Sottrazione internazionale: giusto impedire il trasferimento, seppure di poca distanza, del minore

La Corte europea dei diritti dell’uomo è intervenuta nuovamente, con la sentenza Rouiller contro Svizzera del 22 luglio 2014 (ricorso n. 3592/08, AFFAIRE ROUILLER c. SUISSE), sulla sottrazione internazionale dei minori e, in particolare, sul rapporto tra Convenzione dell’Aja sulla sottrazione internazionale dei minori del 25 ottobre 1980 e l’articolo 8 della CEDU che assicura il diritto al rispetto della vita privata e familiare. E lo ha fatto stabilendo che un trasferimento del minore, seppure di pochi chilometri ma comunque oltre confine rispetto alla residenza abituale, costituisce un caso di sottrazione comportando conseguenze sui bambini e su uno dei genitori.
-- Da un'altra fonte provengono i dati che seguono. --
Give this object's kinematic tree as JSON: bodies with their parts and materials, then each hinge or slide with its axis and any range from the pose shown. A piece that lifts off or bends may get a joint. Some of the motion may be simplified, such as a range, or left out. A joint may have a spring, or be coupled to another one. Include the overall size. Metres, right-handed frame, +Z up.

Il ricorso contro la Svizzera era stato presentato da una cittadina elvetica che, accusata di sottrazione internazionale di minori, contestava la decisione dei tribunali nazionali che, in appello e in  ultimo grado, avevano ordinato alla donna di far rientrare i minori in Francia. La donna era stata sposata con un cittadino francese dal quale aveva avuto due figli. La coppia viveva in Francia, a sette chilometri dal confine svizzero. Con la decisione che sanciva il divorzio, i giudici avevano deciso l’affido condiviso, affidando i minori alla madre e consentendo il diritto di accesso al padre. Entrambi i genitori contestavano la decisione. La donna si era poi trasferita in Svizzera. Di qui la denuncia dell’ex marito ai quali, in ultimo, i giudici nazionali hanno dato ragione. La donna si è così rivolta a Strasburgo sostenendo che vi era stata una violazione dell’articolo 8 sul diritto al rispetto della vita privata e familiare. La Corte europea non ha ritenuto fondato il ricorso. E’ vero che lo spostamento da un  luogo di residenza all’altro era stato minimo (di soli 7 chilometri),  ma non era stato privo di conseguenze per il diritto di accesso del padre. Non solo. Anche tenendo conto delle dichiarazioni di un figlio che voleva tornare in Francia, non si può sostenere che il trasferimento non avesse inciso negativamente sui bambini i quali, d’altra parte, senza lo spostamento di residenza, sarebbero stati scolarizzati in Svizzera in un ambiente culturale e sociale diverso rispetto a quello francese. Inoltre, come chiarito in diverse occasioni, l’interesse superiore del minore non può essere valutato solo sulla base delle dichiarazioni di minori. Bene hanno fatto, quindi, i giudici nazionali a considerare illecito il trasferimento agendo nel pieno rispetto dell’articolo 8 della Convenzione visto che hanno preso in debita considerazione le ragioni della donna.